__AIM__
Reproduce every entry exactly as shown.

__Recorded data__
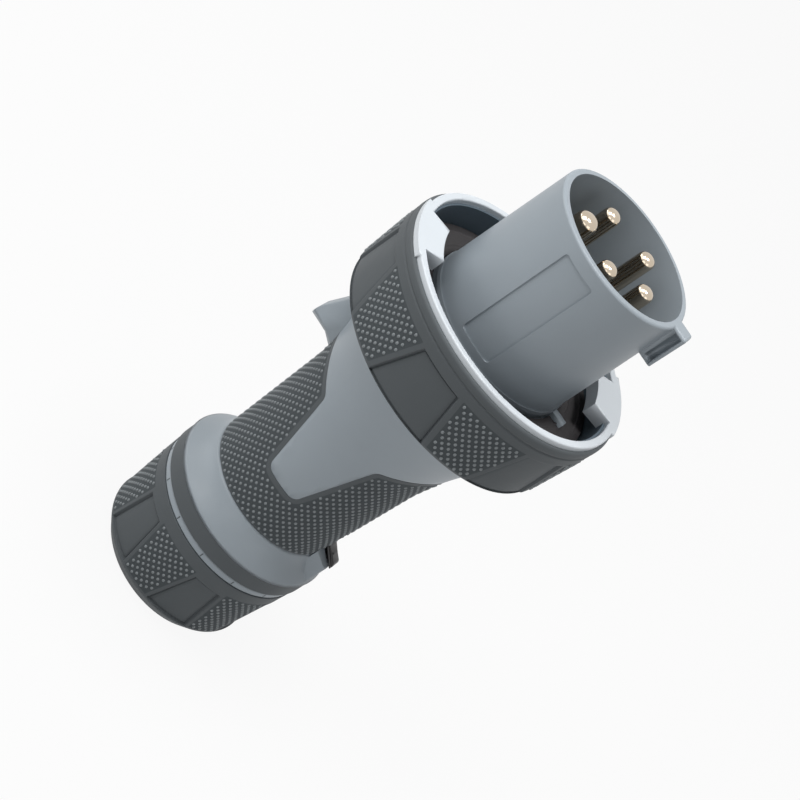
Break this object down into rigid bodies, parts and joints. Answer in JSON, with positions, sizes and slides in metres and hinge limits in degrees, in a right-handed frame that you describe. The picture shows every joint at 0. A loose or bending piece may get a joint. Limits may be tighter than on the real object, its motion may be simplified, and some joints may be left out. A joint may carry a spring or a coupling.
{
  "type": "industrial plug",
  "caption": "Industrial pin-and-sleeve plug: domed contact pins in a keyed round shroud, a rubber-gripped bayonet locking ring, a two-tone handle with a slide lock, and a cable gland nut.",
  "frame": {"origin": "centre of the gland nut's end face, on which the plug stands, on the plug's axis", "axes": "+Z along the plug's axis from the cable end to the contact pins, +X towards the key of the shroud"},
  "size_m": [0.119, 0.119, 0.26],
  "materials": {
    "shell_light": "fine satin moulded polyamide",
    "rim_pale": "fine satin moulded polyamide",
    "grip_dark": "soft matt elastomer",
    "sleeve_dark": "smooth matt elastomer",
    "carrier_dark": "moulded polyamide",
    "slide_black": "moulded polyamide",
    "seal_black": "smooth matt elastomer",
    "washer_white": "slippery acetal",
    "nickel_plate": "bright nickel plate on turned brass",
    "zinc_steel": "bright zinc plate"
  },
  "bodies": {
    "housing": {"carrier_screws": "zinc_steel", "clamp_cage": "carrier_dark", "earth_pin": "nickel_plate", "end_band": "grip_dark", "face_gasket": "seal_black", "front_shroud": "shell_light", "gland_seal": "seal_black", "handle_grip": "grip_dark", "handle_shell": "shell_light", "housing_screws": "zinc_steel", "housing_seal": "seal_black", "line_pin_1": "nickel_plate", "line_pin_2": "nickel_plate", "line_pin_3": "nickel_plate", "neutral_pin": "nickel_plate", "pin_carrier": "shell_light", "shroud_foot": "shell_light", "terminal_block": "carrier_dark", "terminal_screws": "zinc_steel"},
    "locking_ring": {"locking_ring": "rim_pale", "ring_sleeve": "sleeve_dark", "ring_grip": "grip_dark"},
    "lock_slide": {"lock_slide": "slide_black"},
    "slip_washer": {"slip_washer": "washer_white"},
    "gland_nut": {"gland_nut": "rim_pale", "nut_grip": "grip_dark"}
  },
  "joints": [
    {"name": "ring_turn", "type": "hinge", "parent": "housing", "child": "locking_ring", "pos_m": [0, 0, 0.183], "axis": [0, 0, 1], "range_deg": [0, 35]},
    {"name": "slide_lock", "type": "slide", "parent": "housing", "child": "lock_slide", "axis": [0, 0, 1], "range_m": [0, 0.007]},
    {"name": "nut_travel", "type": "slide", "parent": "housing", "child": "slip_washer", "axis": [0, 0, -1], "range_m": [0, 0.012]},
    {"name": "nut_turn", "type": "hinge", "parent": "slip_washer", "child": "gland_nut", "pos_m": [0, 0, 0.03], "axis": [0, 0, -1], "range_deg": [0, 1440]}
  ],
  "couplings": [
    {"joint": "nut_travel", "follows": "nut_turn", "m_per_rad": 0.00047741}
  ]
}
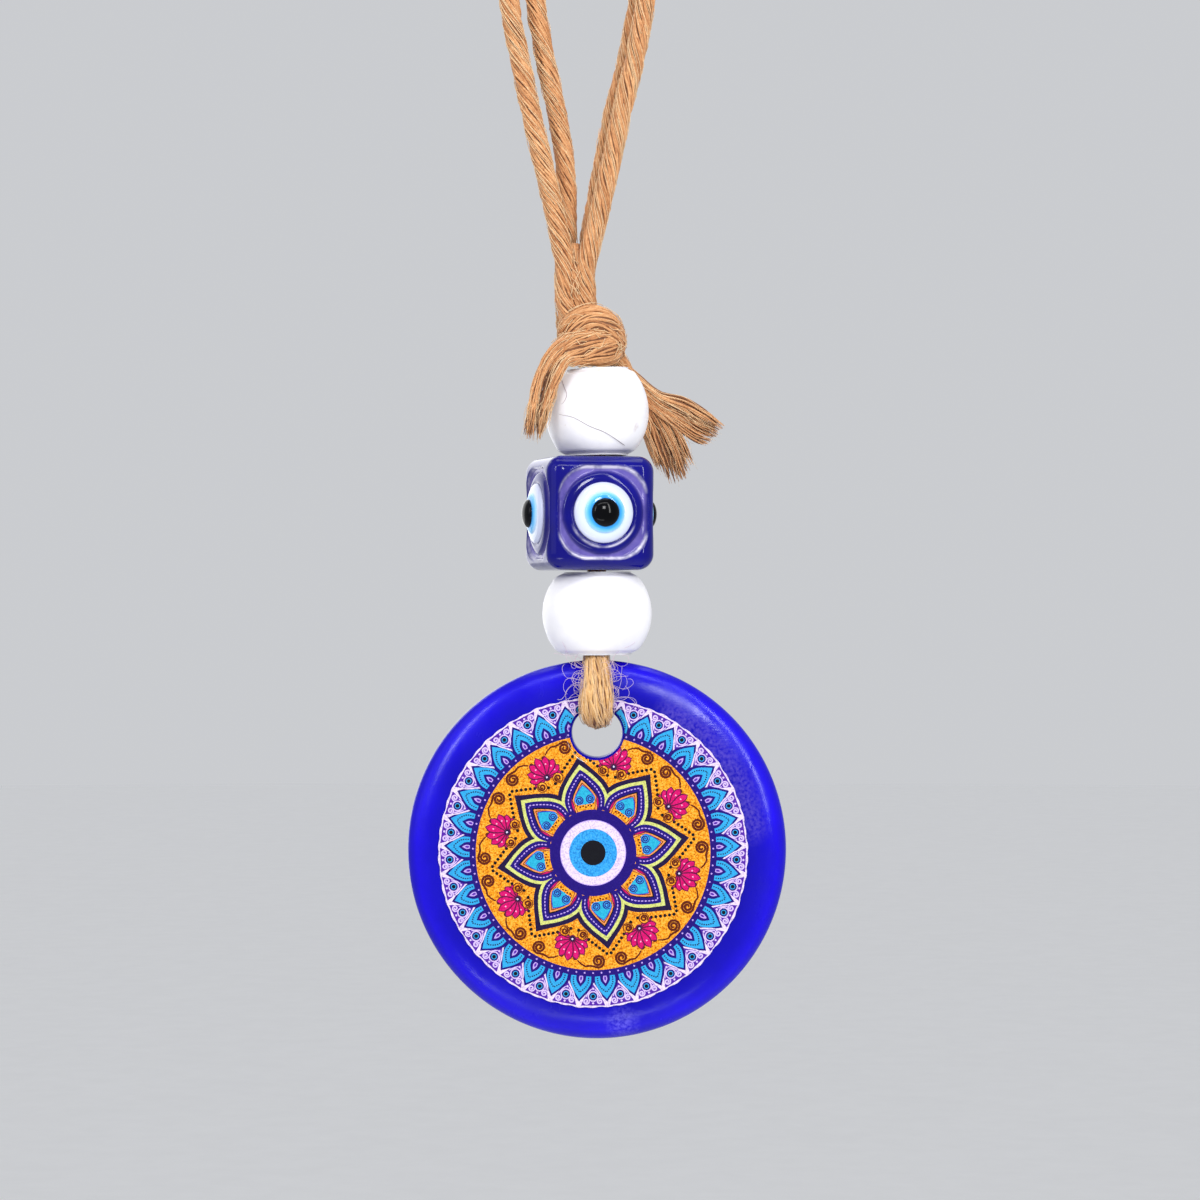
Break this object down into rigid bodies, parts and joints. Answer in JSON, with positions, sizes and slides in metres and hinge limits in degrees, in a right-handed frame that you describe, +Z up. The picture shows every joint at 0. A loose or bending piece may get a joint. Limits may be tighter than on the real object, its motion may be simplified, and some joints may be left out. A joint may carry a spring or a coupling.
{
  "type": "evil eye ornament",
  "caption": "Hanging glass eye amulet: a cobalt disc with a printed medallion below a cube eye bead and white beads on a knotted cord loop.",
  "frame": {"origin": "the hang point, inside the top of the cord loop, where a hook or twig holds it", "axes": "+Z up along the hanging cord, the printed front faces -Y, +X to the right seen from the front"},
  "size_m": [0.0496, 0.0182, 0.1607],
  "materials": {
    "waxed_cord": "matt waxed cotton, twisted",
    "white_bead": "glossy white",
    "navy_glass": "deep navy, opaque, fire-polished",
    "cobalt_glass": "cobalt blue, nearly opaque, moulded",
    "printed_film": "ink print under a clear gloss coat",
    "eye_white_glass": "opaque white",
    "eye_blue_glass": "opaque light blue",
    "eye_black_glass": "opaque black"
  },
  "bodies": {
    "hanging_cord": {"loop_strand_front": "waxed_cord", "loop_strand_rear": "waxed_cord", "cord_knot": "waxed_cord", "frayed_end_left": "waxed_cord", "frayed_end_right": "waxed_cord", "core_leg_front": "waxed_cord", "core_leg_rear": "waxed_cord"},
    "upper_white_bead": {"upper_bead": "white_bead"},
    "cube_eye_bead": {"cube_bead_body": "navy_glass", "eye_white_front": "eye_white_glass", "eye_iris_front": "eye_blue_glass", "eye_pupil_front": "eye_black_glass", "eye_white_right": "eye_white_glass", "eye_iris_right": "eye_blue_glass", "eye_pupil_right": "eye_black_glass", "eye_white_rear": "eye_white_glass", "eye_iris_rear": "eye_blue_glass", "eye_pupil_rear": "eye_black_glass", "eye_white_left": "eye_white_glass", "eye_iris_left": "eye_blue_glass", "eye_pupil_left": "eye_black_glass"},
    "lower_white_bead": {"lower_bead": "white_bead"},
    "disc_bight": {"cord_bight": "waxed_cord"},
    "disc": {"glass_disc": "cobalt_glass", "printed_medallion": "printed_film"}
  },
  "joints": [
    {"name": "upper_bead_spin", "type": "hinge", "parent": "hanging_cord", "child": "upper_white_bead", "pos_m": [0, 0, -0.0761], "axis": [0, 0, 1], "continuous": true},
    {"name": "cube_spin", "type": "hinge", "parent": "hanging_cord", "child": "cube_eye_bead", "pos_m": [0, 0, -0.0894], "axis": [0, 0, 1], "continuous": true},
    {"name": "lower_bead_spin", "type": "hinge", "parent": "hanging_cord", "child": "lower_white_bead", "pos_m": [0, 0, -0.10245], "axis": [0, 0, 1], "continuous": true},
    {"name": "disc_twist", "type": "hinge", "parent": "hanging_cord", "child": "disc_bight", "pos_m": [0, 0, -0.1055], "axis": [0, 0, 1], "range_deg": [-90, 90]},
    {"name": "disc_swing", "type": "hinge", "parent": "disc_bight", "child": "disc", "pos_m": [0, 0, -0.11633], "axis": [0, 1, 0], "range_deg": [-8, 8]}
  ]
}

__RESULT OF THIS EXERCISE__
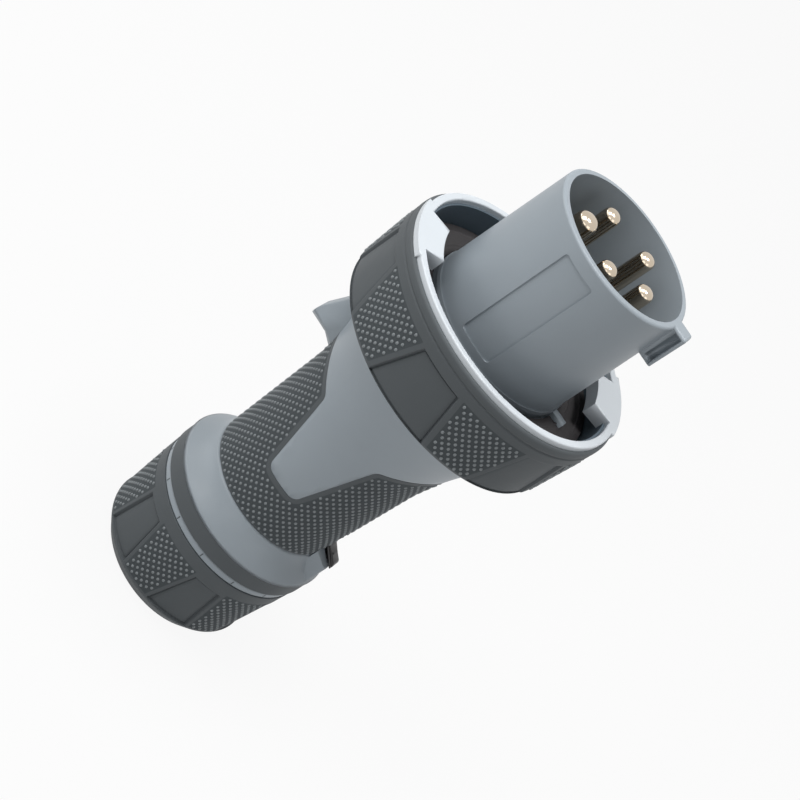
Break this object down into rigid bodies, parts and joints. Answer in JSON, with positions, sizes and slides in metres and hinge limits in degrees, in a right-handed frame that you describe. The picture shows every joint at 0. A loose or bending piece may get a joint. Limits may be tighter than on the real object, its motion may be simplified, and some joints may be left out. A joint may carry a spring or a coupling.
{
  "type": "industrial plug",
  "caption": "Industrial pin-and-sleeve plug: domed contact pins in a keyed round shroud, a rubber-gripped bayonet locking ring, a two-tone handle with a slide lock, and a cable gland nut.",
  "frame": {"origin": "centre of the gland nut's end face, on which the plug stands, on the plug's axis", "axes": "+Z along the plug's axis from the cable end to the contact pins, +X towards the key of the shroud"},
  "size_m": [0.119, 0.119, 0.26],
  "materials": {
    "shell_light": "fine satin moulded polyamide",
    "rim_pale": "fine satin moulded polyamide",
    "grip_dark": "soft matt elastomer",
    "sleeve_dark": "smooth matt elastomer",
    "carrier_dark": "moulded polyamide",
    "slide_black": "moulded polyamide",
    "seal_black": "smooth matt elastomer",
    "washer_white": "slippery acetal",
    "nickel_plate": "bright nickel plate on turned brass",
    "zinc_steel": "bright zinc plate"
  },
  "bodies": {
    "housing": {"carrier_screws": "zinc_steel", "clamp_cage": "carrier_dark", "earth_pin": "nickel_plate", "end_band": "grip_dark", "face_gasket": "seal_black", "front_shroud": "shell_light", "gland_seal": "seal_black", "handle_grip": "grip_dark", "handle_shell": "shell_light", "housing_screws": "zinc_steel", "housing_seal": "seal_black", "line_pin_1": "nickel_plate", "line_pin_2": "nickel_plate", "line_pin_3": "nickel_plate", "neutral_pin": "nickel_plate", "pin_carrier": "shell_light", "shroud_foot": "shell_light", "terminal_block": "carrier_dark", "terminal_screws": "zinc_steel"},
    "locking_ring": {"locking_ring": "rim_pale", "ring_sleeve": "sleeve_dark", "ring_grip": "grip_dark"},
    "lock_slide": {"lock_slide": "slide_black"},
    "slip_washer": {"slip_washer": "washer_white"},
    "gland_nut": {"gland_nut": "rim_pale", "nut_grip": "grip_dark"}
  },
  "joints": [
    {"name": "ring_turn", "type": "hinge", "parent": "housing", "child": "locking_ring", "pos_m": [0, 0, 0.183], "axis": [0, 0, 1], "range_deg": [0, 35]},
    {"name": "slide_lock", "type": "slide", "parent": "housing", "child": "lock_slide", "axis": [0, 0, 1], "range_m": [0, 0.007]},
    {"name": "nut_travel", "type": "slide", "parent": "housing", "child": "slip_washer", "axis": [0, 0, -1], "range_m": [0, 0.012]},
    {"name": "nut_turn", "type": "hinge", "parent": "slip_washer", "child": "gland_nut", "pos_m": [0, 0, 0.03], "axis": [0, 0, -1], "range_deg": [0, 1440]}
  ],
  "couplings": [
    {"joint": "nut_travel", "follows": "nut_turn", "m_per_rad": 0.00047741}
  ]
}
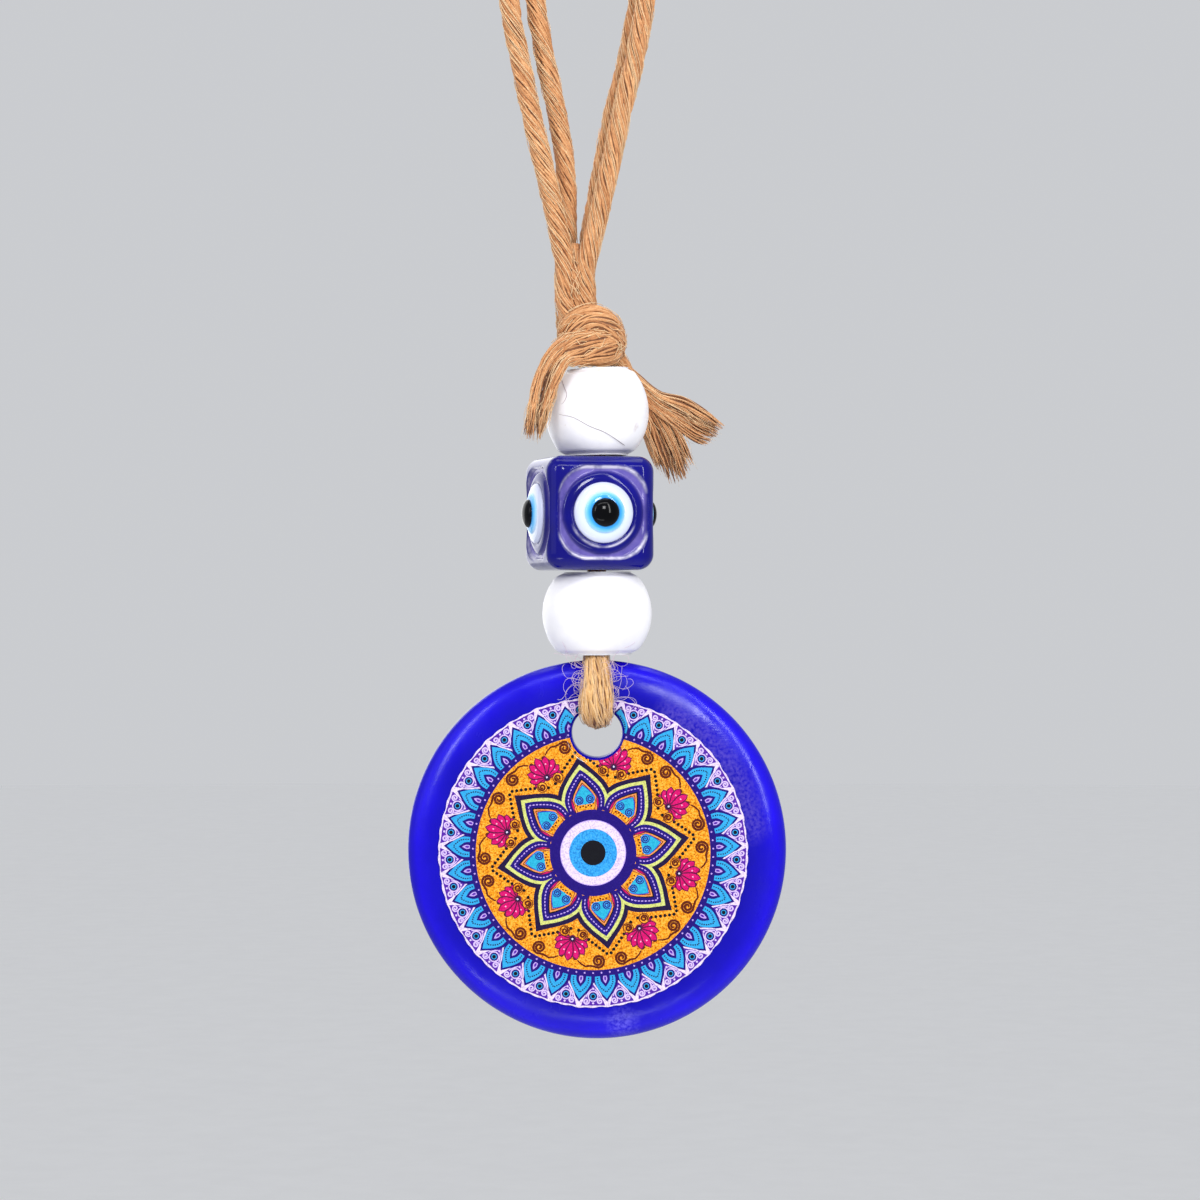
Break this object down into rigid bodies, parts and joints. Answer in JSON, with positions, sizes and slides in metres and hinge limits in degrees, in a right-handed frame that you describe, +Z up. The picture shows every joint at 0. A loose or bending piece may get a joint. Limits may be tighter than on the real object, its motion may be simplified, and some joints may be left out. A joint may carry a spring or a coupling.
{
  "type": "evil eye ornament",
  "caption": "Hanging glass eye amulet: a cobalt disc with a printed medallion below a cube eye bead and white beads on a knotted cord loop.",
  "frame": {"origin": "the hang point, inside the top of the cord loop, where a hook or twig holds it", "axes": "+Z up along the hanging cord, the printed front faces -Y, +X to the right seen from the front"},
  "size_m": [0.0496, 0.0182, 0.1607],
  "materials": {
    "waxed_cord": "matt waxed cotton, twisted",
    "white_bead": "glossy white",
    "navy_glass": "deep navy, opaque, fire-polished",
    "cobalt_glass": "cobalt blue, nearly opaque, moulded",
    "printed_film": "ink print under a clear gloss coat",
    "eye_white_glass": "opaque white",
    "eye_blue_glass": "opaque light blue",
    "eye_black_glass": "opaque black"
  },
  "bodies": {
    "hanging_cord": {"loop_strand_front": "waxed_cord", "loop_strand_rear": "waxed_cord", "cord_knot": "waxed_cord", "frayed_end_left": "waxed_cord", "frayed_end_right": "waxed_cord", "core_leg_front": "waxed_cord", "core_leg_rear": "waxed_cord"},
    "upper_white_bead": {"upper_bead": "white_bead"},
    "cube_eye_bead": {"cube_bead_body": "navy_glass", "eye_white_front": "eye_white_glass", "eye_iris_front": "eye_blue_glass", "eye_pupil_front": "eye_black_glass", "eye_white_right": "eye_white_glass", "eye_iris_right": "eye_blue_glass", "eye_pupil_right": "eye_black_glass", "eye_white_rear": "eye_white_glass", "eye_iris_rear": "eye_blue_glass", "eye_pupil_rear": "eye_black_glass", "eye_white_left": "eye_white_glass", "eye_iris_left": "eye_blue_glass", "eye_pupil_left": "eye_black_glass"},
    "lower_white_bead": {"lower_bead": "white_bead"},
    "disc_bight": {"cord_bight": "waxed_cord"},
    "disc": {"glass_disc": "cobalt_glass", "printed_medallion": "printed_film"}
  },
  "joints": [
    {"name": "upper_bead_spin", "type": "hinge", "parent": "hanging_cord", "child": "upper_white_bead", "pos_m": [0, 0, -0.0761], "axis": [0, 0, 1], "continuous": true},
    {"name": "cube_spin", "type": "hinge", "parent": "hanging_cord", "child": "cube_eye_bead", "pos_m": [0, 0, -0.0894], "axis": [0, 0, 1], "continuous": true},
    {"name": "lower_bead_spin", "type": "hinge", "parent": "hanging_cord", "child": "lower_white_bead", "pos_m": [0, 0, -0.10245], "axis": [0, 0, 1], "continuous": true},
    {"name": "disc_twist", "type": "hinge", "parent": "hanging_cord", "child": "disc_bight", "pos_m": [0, 0, -0.1055], "axis": [0, 0, 1], "range_deg": [-90, 90]},
    {"name": "disc_swing", "type": "hinge", "parent": "disc_bight", "child": "disc", "pos_m": [0, 0, -0.11633], "axis": [0, 1, 0], "range_deg": [-8, 8]}
  ]
}